Rechtspraak
werknemer/werkgever
Werknemer is op 1 juni 2010 in dienst getreden bij werkgever in de functie van elektrotechnisch tekenaar. Bij deze indiensttreding beschikte werknemer over een no-riskpolis van het UWV. Voor werknemers met een ziekte of handicap, zoals werknemer, betaalt het UWV een ziektewetuitkering als ze in die periode niet kunnen werken. Werknemer heeft aan het UWV verzocht om de no-riskpolis per 1 juni 2015 te verlengen. Dit verzoek is afgewezen. Bij schrijven van 23 april 2015 heeft werkgever aan werknemer bevestigd dat de arbeidsovereenkomst met ingang van 1 juni 2015 eindigt, omdat als gevolg van de beslissing van UWV van 2 april 2015 niet meer voldaan wordt aan de met werknemer overeengekomen voorwaarden van de arbeidsovereenkomst. Kern van het geschil is de vraag of de arbeidsovereenkomst met ingang van 1 juni 2015 door het beroep op de ontbindende voorwaarde rechtsgeldig is beëindigd.
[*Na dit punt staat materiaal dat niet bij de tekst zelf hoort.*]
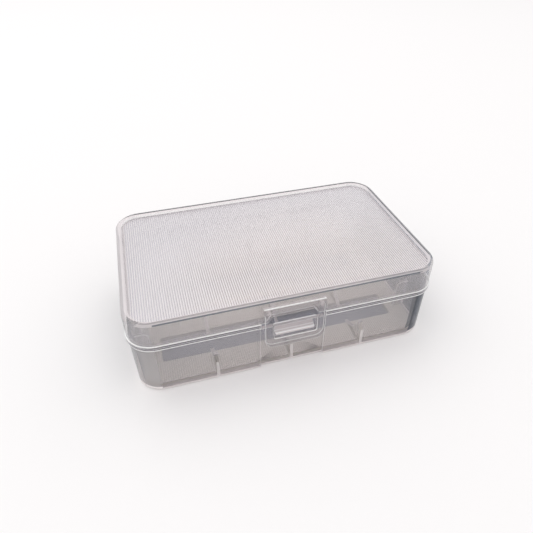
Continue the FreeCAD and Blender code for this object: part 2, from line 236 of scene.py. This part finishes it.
# tint colours what passes, haze what the given amount scatters, and glow is the share of it that goes on through;
# mirror is the share mirrored face on, and rise what a glancing look adds, up to the whole where it isn't given
wallSheet = {"glow": 0.4, "roughness": 0.12, "mirror": 0.03}
flatSheet = {"glow": 0.3, "roughness": 0.15, "mirror": 0.05}
whiteSheet = {"tint": "#ffffff", "glow": 0.3, "roughness": 0.3}
looks = {
    "baseWall": {**wallSheet, "tint": "#f8f7f8", "haze": "#f6f3f2", "amount": 0.15},
    "lidWall": {**wallSheet, "tint": "#faf9f9", "haze": "#faf5f5", "amount": 0.21},
    # painted shade: the grey of the skirt
    "skirt": {**wallSheet, "tint": "#d8d8db", "haze": "#d8d6d8", "amount": 0.06, "mirror": 0.02},
    "flap": {**wallSheet, "tint": "#f5f5f6", "haze": "#ece8e9", "amount": 0.04, "mirror": 0.02},
    # painted shade: the blue grey of the end walls, also laid on the right upright corners of the base
    "end": {**wallSheet, "tint": "#f1f2f4", "haze": "#c2c5cc", "amount": 0.1, "deep": "#8f96a1"},
    # painted shade: the grey of the upright corners, on the base and, lighter, on the lid
    "baseCornerShade": {**wallSheet, "tint": "#efeeee", "haze": "#eceaea", "amount": 0.3, "mirror": 0.04},
    "lidCornerShade": {**wallSheet, "tint": "#f3f3f4", "haze": "#f2eeef", "amount": 0.25, "mirror": 0.05},
    "plate": {**wallSheet, "tint": "#fefefe", "haze": "#f6f2f2", "amount": 0.02, "mirror": 0.01},
    # partly painted highlight: the white bar where a cradle plate meets the wall
    "barHighlight": {**wallSheet, "tint": "#f9f8f8", "haze": "#fbf7f6", "amount": 0.6},
    # painted sheen and painted shade on the rounding of the lid, picked by the way each face turns
    "round": {
        **wallSheet, "tint": "#ece9ea", "haze": "#f1eaeb", "glow": 0.3, "amount": 0.6, "mirror": 0.08},
    "frontRound": {
        **wallSheet, "tint": "#e4e2e4", "haze": "#e0dadc", "glow": 0.3, "amount": 0.4, "mirror": 0.05},
    "shade": {**wallSheet, "tint": "#aeb3ba", "haze": "#8f959c", "amount": 0.5, "rise": 0.08},
    "roof": {**flatSheet, "tint": "#fefefe", "haze": "#f6f2f2", "glow": 0.4, "amount": 0.03},
    # painted shade: the dark line round the edge of the roof
    "rim": {**flatSheet, "tint": "#a4a4a6", "haze": "#808184", "amount": 0.55, "mirror": 0.03, "rise": 0.08},
    "border": {**flatSheet, "tint": "#ece8e9", "haze": "#f9f2f3", "amount": 0.72},
    "ceiling": {**flatSheet, "tint": "#f3f2f3", "haze": "#f5e9e9", "amount": 0.62, "mirror": 0.02},
    # painted shade on the ceiling, away from the painted pool of light
    "ceilingShade": {
        **flatSheet, "tint": "#f3f2f3", "haze": "#d8d3da", "glow": 0.15, "amount": 0.92, "mirror": 0.02},
    "lane": {
        **flatSheet, "tint": "#e8eaee", "haze": "#d8d6d9", "glow": 0.4, "amount": 0.05, "mirror": 0.03},
    "ribbed": {
        **flatSheet, "tint": "#f2f0ee", "haze": "#f8f4ed", "glow": 0.1, "amount": 0.8, "mirror": 0.03},
    # partly painted highlight: the white band round the bottom, where the floor meets the walls
    "foot": {
        **whiteSheet, "haze": "#fff8f8", "glow": 0.2, "amount": 0.93, "roughness": 0.2, "mirror": 0.18},
    # partly painted highlight: the white of solid lumps, the top of the low rim and the ends of the plates
    "catch": {**whiteSheet, "haze": "#f0e9ea", "amount": 0.8, "roughness": 0.2, "mirror": 0.06},
    # painted highlight: the near-white look of the edge lines
    "edge": {**whiteSheet, "haze": "#fefcfc", "glow": 0.1, "amount": 0.96, "mirror": 0.7},
    "roofRib": {**whiteSheet, "haze": "#fdf9fa", "amount": 0.97, "mirror": 0.1},
    "floorRib": {**whiteSheet, "haze": "#faf5ef", "glow": 0.1, "amount": 0.9, "mirror": 0.04},
}

# mm, where one sheet changes its look
fields = {
    "roof": {"left": -37.9, "right": 37.5, "front": -23.2, "back": 21.7, "corner": 5.0, "mirrored": False},
    "rim": {"left": -39.0, "right": 38.4, "front": -27.0, "back": 22.5, "corner": 5.4, "mirrored": False},
    "ceiling": {
        "left": -37.55, "right": 38.2, "front": -22.5, "back": 22.35, "corner": 4.8, "mirrored": False},
    "floor": {"left": -37.9, "right": 37.9, "front": -21.9, "back": 21.5, "corner": 4.2, "mirrored": False},
    "lanes": {"left": -32.9, "right": 32.9, "front": 6.7, "back": 15.4, "corner": 0.8, "mirrored": True},
}
# the painted pool of light on the ceiling: its middle, how far it reaches, and where the shade starts
ceilingLightPool = {"x": 8.0, "y": -16.0, "reachX": 48.0, "reachY": 40.0, "start": 0.35}
bands = {"skirt": [(15.15, 15.55), (16.52, 16.8)], "wallFoot": [(-0.1, 1.0)], "cornerFoot": [(-0.1, 1.5)]}
plateBars = {"pitch": 19.6, "width": 0.8, "top": 6.2}

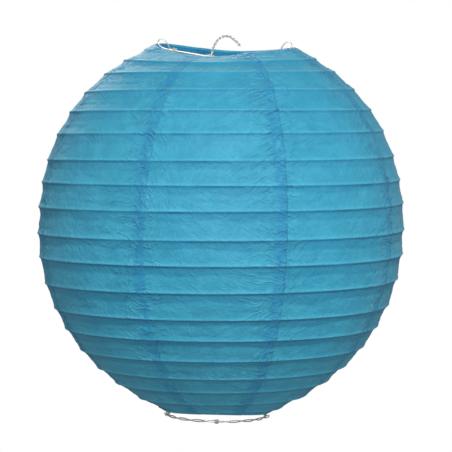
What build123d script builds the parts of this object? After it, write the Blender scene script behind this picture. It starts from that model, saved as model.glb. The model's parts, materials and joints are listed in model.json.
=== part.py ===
from build123d import *

import os
from math import cos, exp, hypot, pi, radians, sin, tan

# Round hanging paper lantern: a folding paper shade on a helical rib wire, held open by a wire expander.
# Millimetres, +Z up, +X to the right seen from the front (-Y). The origin is the bearing point under the
# top of the hook. Heights named below are measured from the middle of the shade and shifted by at().

os.makedirs("parts", exist_ok=True)

# Shade: a round of revolution, a little squarer above its equator than below it
SHADE_R = 150
UPPER_HEIGHT = 157
UPPER_POWER = 2.2
LOWER_HEIGHT = 152
LOWER_POWER = 2.0
TOP_START_Z = 148.5
BOTTOM_END_Z = -146.2

# Rims: the expander pulls each wire ring into a saddle, highest at the ears, lowest at the feet,
# and the upper one leans forwards and bulges up a little to the right of its front
TOP_RIM_X = 56.6
TOP_RIM_Y = 51
TOP_RIM_Z = 147.8
TOP_RIM_SADDLE = 3.2
TOP_RIM_TILT = 4.6
TOP_RIM_SKEW = -1.2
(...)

De kantonrechter oordeelt als volgt. Uit artikel 5.2 van de arbeidsovereenkomst moet redelijkerwijs worden afgeleid dat partijen bij aanvang hebben afgesproken dat de arbeidsovereenkomst zal eindigen (‘na de gebruikelijke opzegtermijn’) indien de dispensatie (bedoeld is hier: de no-riskpolis) van UWV (‘volledige doorbetaling van loon en bijkomende kosten bij ziekte van werknemer’) komt te vervallen. Die betreffende ontbindende voorwaarde is daadwerkelijk ingetreden, nu UWV heeft beslist dat de no-riskpolis niet zal worden verlengd na vijf jaar. Werkt een werkgever ten behoeve van anders op de reguliere arbeidsmarkt betrekkelijk kansloze werknemers zoals werknemer (die daarvoor een beroerte had gehad, met blijvende fysieke en psychische beperkingen tot gevolg) mee aan een regeling als deze (met financiële zekerheid voor de werkgever ter zake van loon- en bijkomende kosten bij uitval van de werknemer) om in casu werknemer een baan aan te bieden, dan is het met het wettelijk stelsel van het ontslagrecht verenigbaar dat die werkgever zich op voorhand ervan verzekert dat de beëindiging van de no-riskpolis voor hem geen nadelige gevolgen heeft. Het is redelijk dat in de verhouding tot de betrokken werknemer de beëindiging van die dispensatie dan niet voor rekening van de werkgever komt. Volgt afwijzing van de vordering van werknemer.